_The request_. The listing below should be written out exactly; please include all of it.

_Recorded information_.
++++++++++++++++++++

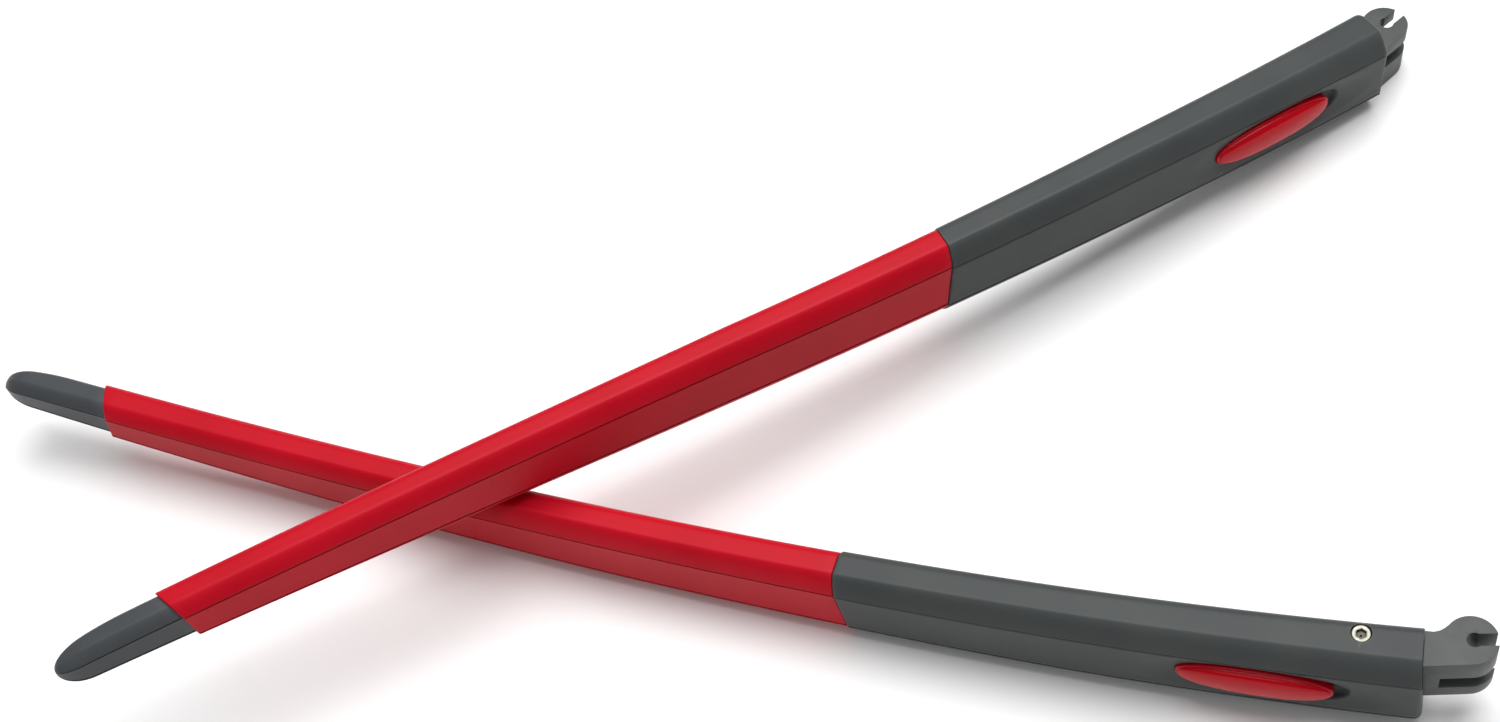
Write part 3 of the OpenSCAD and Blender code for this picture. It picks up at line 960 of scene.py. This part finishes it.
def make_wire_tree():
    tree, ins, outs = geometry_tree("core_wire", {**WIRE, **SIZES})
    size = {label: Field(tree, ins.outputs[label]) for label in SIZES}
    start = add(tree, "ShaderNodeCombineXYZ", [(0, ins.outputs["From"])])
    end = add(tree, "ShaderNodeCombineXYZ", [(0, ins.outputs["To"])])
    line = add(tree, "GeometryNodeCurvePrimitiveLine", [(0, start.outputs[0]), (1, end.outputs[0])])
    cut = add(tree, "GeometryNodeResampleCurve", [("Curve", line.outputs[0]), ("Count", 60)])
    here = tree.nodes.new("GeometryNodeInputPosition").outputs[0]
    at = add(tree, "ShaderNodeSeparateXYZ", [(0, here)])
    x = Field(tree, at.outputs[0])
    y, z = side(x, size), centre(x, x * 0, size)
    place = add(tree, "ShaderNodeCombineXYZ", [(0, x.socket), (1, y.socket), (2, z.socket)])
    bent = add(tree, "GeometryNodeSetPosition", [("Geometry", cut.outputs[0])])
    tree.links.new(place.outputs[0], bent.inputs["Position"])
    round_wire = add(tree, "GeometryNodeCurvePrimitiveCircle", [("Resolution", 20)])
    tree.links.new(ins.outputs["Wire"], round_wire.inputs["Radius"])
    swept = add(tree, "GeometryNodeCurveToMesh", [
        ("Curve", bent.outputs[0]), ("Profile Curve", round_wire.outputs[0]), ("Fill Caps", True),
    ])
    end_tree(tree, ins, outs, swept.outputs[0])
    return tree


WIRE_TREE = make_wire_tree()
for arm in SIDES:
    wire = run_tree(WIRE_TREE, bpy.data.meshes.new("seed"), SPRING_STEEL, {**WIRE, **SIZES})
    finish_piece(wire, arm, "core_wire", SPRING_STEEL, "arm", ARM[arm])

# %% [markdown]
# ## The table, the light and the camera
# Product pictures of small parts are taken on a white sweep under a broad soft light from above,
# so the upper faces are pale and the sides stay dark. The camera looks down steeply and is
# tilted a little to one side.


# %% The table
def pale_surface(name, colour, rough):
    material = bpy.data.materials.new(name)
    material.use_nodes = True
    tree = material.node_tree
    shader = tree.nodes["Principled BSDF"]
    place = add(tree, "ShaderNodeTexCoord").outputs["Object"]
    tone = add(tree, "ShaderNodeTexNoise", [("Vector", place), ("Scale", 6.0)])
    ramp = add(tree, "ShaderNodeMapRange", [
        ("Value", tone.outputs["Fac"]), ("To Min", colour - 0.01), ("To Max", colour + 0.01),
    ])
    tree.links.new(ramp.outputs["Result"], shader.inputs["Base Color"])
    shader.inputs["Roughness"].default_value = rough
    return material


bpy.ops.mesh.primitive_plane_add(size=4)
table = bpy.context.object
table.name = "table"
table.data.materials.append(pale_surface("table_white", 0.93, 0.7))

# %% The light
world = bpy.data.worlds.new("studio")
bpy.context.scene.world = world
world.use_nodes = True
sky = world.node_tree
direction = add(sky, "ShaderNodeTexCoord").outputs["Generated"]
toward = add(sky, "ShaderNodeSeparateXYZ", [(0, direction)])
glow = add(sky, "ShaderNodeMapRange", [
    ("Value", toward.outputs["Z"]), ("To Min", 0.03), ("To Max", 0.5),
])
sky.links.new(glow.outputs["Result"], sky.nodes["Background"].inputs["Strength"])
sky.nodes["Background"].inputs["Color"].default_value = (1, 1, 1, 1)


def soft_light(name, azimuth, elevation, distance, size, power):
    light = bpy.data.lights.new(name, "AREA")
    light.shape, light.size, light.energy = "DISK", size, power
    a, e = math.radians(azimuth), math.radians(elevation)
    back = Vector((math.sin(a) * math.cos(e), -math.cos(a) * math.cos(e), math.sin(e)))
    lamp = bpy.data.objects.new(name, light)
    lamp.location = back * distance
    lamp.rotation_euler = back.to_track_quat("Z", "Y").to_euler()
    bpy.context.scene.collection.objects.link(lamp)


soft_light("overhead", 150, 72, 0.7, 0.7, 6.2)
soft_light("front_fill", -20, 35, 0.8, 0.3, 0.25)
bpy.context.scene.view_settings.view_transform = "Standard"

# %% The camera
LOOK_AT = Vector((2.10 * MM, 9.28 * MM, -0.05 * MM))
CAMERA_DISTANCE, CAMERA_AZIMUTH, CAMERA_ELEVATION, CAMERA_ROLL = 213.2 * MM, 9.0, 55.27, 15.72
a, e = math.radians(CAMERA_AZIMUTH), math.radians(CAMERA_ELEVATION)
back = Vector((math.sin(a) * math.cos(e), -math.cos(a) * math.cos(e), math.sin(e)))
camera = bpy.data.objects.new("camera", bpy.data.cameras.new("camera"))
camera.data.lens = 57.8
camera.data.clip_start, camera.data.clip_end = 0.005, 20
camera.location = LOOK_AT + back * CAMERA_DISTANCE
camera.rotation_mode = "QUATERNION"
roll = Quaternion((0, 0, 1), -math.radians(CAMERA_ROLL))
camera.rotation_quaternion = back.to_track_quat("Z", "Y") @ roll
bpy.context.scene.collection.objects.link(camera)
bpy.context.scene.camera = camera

++++++++++++++++++++

_Answer to this problem_.
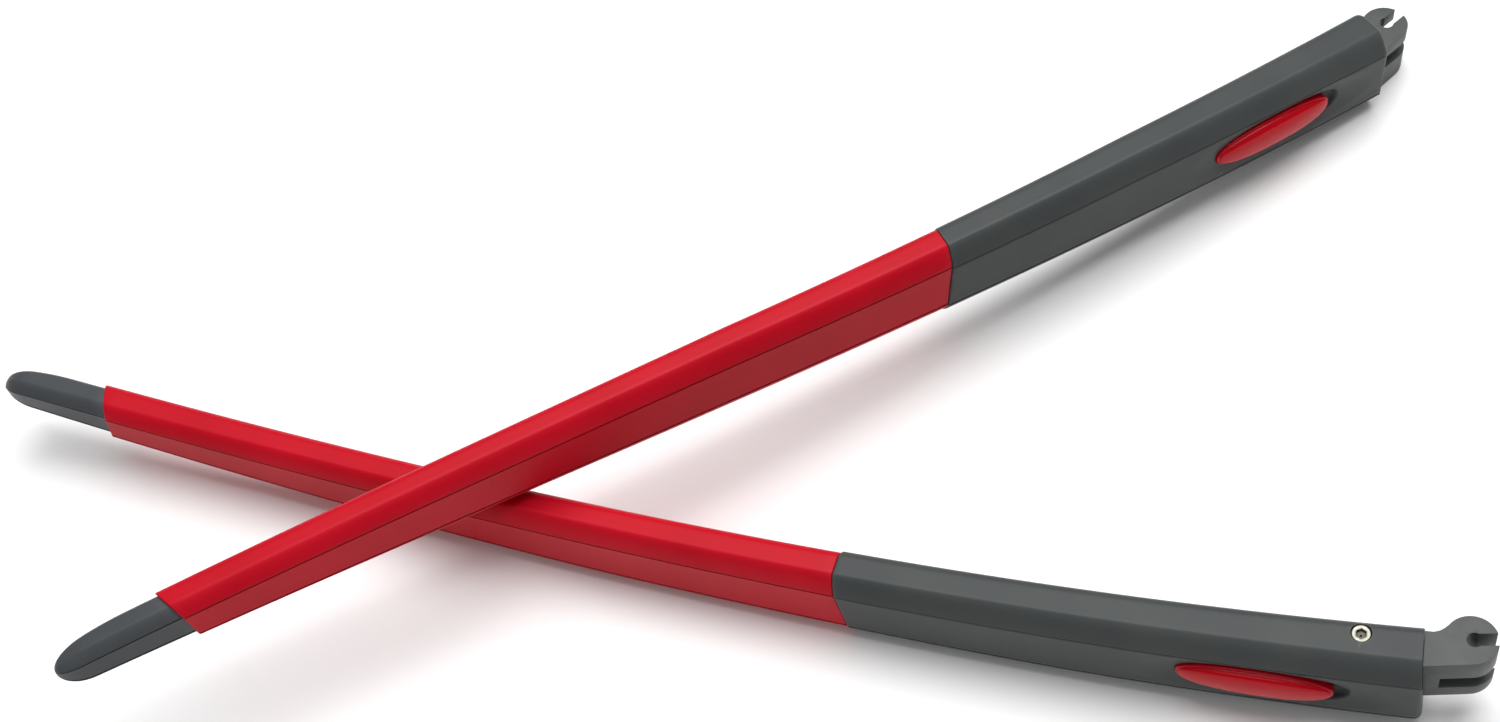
Write part 3 of the OpenSCAD and Blender code for this picture. It picks up at line 960 of scene.py. This part finishes it.
def make_wire_tree():
    tree, ins, outs = geometry_tree("core_wire", {**WIRE, **SIZES})
    size = {label: Field(tree, ins.outputs[label]) for label in SIZES}
    start = add(tree, "ShaderNodeCombineXYZ", [(0, ins.outputs["From"])])
    end = add(tree, "ShaderNodeCombineXYZ", [(0, ins.outputs["To"])])
    line = add(tree, "GeometryNodeCurvePrimitiveLine", [(0, start.outputs[0]), (1, end.outputs[0])])
    cut = add(tree, "GeometryNodeResampleCurve", [("Curve", line.outputs[0]), ("Count", 60)])
    here = tree.nodes.new("GeometryNodeInputPosition").outputs[0]
    at = add(tree, "ShaderNodeSeparateXYZ", [(0, here)])
    x = Field(tree, at.outputs[0])
    y, z = side(x, size), centre(x, x * 0, size)
    place = add(tree, "ShaderNodeCombineXYZ", [(0, x.socket), (1, y.socket), (2, z.socket)])
    bent = add(tree, "GeometryNodeSetPosition", [("Geometry", cut.outputs[0])])
    tree.links.new(place.outputs[0], bent.inputs["Position"])
    round_wire = add(tree, "GeometryNodeCurvePrimitiveCircle", [("Resolution", 20)])
    tree.links.new(ins.outputs["Wire"], round_wire.inputs["Radius"])
    swept = add(tree, "GeometryNodeCurveToMesh", [
        ("Curve", bent.outputs[0]), ("Profile Curve", round_wire.outputs[0]), ("Fill Caps", True),
    ])
    end_tree(tree, ins, outs, swept.outputs[0])
    return tree


WIRE_TREE = make_wire_tree()
for arm in SIDES:
    wire = run_tree(WIRE_TREE, bpy.data.meshes.new("seed"), SPRING_STEEL, {**WIRE, **SIZES})
    finish_piece(wire, arm, "core_wire", SPRING_STEEL, "arm", ARM[arm])

# %% [markdown]
# ## The table, the light and the camera
# Product pictures of small parts are taken on a white sweep under a broad soft light from above,
# so the upper faces are pale and the sides stay dark. The camera looks down steeply and is
# tilted a little to one side.


# %% The table
def pale_surface(name, colour, rough):
    material = bpy.data.materials.new(name)
    material.use_nodes = True
    tree = material.node_tree
    shader = tree.nodes["Principled BSDF"]
    place = add(tree, "ShaderNodeTexCoord").outputs["Object"]
    tone = add(tree, "ShaderNodeTexNoise", [("Vector", place), ("Scale", 6.0)])
    ramp = add(tree, "ShaderNodeMapRange", [
        ("Value", tone.outputs["Fac"]), ("To Min", colour - 0.01), ("To Max", colour + 0.01),
    ])
    tree.links.new(ramp.outputs["Result"], shader.inputs["Base Color"])
    shader.inputs["Roughness"].default_value = rough
    return material


bpy.ops.mesh.primitive_plane_add(size=4)
table = bpy.context.object
table.name = "table"
table.data.materials.append(pale_surface("table_white", 0.93, 0.7))

# %% The light
world = bpy.data.worlds.new("studio")
bpy.context.scene.world = world
world.use_nodes = True
sky = world.node_tree
direction = add(sky, "ShaderNodeTexCoord").outputs["Generated"]
toward = add(sky, "ShaderNodeSeparateXYZ", [(0, direction)])
glow = add(sky, "ShaderNodeMapRange", [
    ("Value", toward.outputs["Z"]), ("To Min", 0.03), ("To Max", 0.5),
])
sky.links.new(glow.outputs["Result"], sky.nodes["Background"].inputs["Strength"])
sky.nodes["Background"].inputs["Color"].default_value = (1, 1, 1, 1)


def soft_light(name, azimuth, elevation, distance, size, power):
    light = bpy.data.lights.new(name, "AREA")
    light.shape, light.size, light.energy = "DISK", size, power
    a, e = math.radians(azimuth), math.radians(elevation)
    back = Vector((math.sin(a) * math.cos(e), -math.cos(a) * math.cos(e), math.sin(e)))
    lamp = bpy.data.objects.new(name, light)
    lamp.location = back * distance
    lamp.rotation_euler = back.to_track_quat("Z", "Y").to_euler()
    bpy.context.scene.collection.objects.link(lamp)


soft_light("overhead", 150, 72, 0.7, 0.7, 6.2)
soft_light("front_fill", -20, 35, 0.8, 0.3, 0.25)
bpy.context.scene.view_settings.view_transform = "Standard"

# %% The camera
LOOK_AT = Vector((2.10 * MM, 9.28 * MM, -0.05 * MM))
CAMERA_DISTANCE, CAMERA_AZIMUTH, CAMERA_ELEVATION, CAMERA_ROLL = 213.2 * MM, 9.0, 55.27, 15.72
a, e = math.radians(CAMERA_AZIMUTH), math.radians(CAMERA_ELEVATION)
back = Vector((math.sin(a) * math.cos(e), -math.cos(a) * math.cos(e), math.sin(e)))
camera = bpy.data.objects.new("camera", bpy.data.cameras.new("camera"))
camera.data.lens = 57.8
camera.data.clip_start, camera.data.clip_end = 0.005, 20
camera.location = LOOK_AT + back * CAMERA_DISTANCE
camera.rotation_mode = "QUATERNION"
roll = Quaternion((0, 0, 1), -math.radians(CAMERA_ROLL))
camera.rotation_quaternion = back.to_track_quat("Z", "Y") @ roll
bpy.context.scene.collection.objects.link(camera)
bpy.context.scene.camera = camera